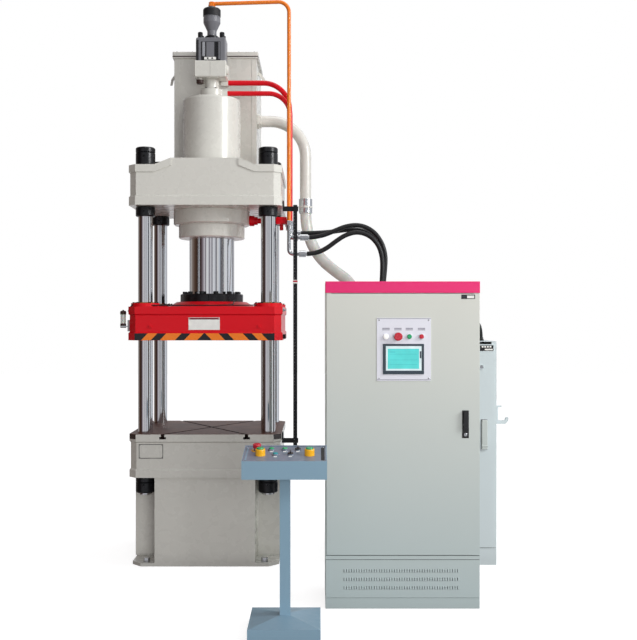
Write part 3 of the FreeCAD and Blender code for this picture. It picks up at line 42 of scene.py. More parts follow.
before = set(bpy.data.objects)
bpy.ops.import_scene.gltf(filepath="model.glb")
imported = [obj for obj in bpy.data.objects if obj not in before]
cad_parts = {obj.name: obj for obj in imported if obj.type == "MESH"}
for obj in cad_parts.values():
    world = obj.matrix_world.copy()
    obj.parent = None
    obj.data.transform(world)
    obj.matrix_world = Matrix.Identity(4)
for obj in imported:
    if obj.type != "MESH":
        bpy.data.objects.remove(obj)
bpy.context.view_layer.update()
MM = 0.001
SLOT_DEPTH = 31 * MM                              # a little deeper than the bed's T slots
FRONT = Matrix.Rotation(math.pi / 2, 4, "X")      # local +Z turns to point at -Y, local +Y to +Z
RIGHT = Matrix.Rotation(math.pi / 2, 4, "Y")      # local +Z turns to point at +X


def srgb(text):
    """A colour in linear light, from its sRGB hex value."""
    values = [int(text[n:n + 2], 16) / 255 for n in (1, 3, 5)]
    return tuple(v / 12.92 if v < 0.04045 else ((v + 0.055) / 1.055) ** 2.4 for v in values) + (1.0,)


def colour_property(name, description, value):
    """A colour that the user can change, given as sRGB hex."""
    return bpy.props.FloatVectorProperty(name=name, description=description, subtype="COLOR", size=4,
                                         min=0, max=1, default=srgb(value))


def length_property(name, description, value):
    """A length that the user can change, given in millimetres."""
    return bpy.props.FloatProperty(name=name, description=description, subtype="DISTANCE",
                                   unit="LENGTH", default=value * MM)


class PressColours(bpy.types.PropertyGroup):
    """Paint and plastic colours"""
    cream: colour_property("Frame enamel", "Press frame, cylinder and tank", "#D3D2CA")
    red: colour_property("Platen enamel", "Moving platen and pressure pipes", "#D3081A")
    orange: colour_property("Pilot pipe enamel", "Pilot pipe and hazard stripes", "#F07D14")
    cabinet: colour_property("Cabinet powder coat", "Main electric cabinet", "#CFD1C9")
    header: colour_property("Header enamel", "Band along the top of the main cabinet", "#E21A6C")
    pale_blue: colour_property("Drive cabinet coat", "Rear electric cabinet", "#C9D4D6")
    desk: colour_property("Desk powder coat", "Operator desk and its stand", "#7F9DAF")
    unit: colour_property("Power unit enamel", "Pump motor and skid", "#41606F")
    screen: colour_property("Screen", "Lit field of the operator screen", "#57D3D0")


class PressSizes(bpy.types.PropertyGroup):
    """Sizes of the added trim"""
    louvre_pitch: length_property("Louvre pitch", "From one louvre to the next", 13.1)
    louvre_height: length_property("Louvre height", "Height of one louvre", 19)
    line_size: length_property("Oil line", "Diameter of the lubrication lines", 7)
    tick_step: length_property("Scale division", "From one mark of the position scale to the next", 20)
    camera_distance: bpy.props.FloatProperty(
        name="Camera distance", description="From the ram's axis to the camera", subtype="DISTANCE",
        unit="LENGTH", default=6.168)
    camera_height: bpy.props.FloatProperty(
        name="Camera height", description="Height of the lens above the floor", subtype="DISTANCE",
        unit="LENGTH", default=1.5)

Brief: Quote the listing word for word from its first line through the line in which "imported = [obj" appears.

Solved exercise:
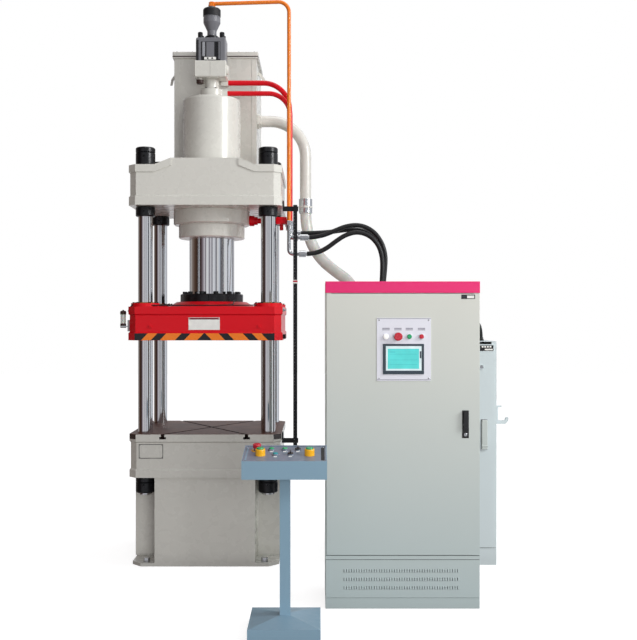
Write part 3 of the FreeCAD and Blender code for this picture. It picks up at line 42 of scene.py. More parts follow.
before = set(bpy.data.objects)
bpy.ops.import_scene.gltf(filepath="model.glb")
imported = [obj for obj in bpy.data.objects if obj not in before]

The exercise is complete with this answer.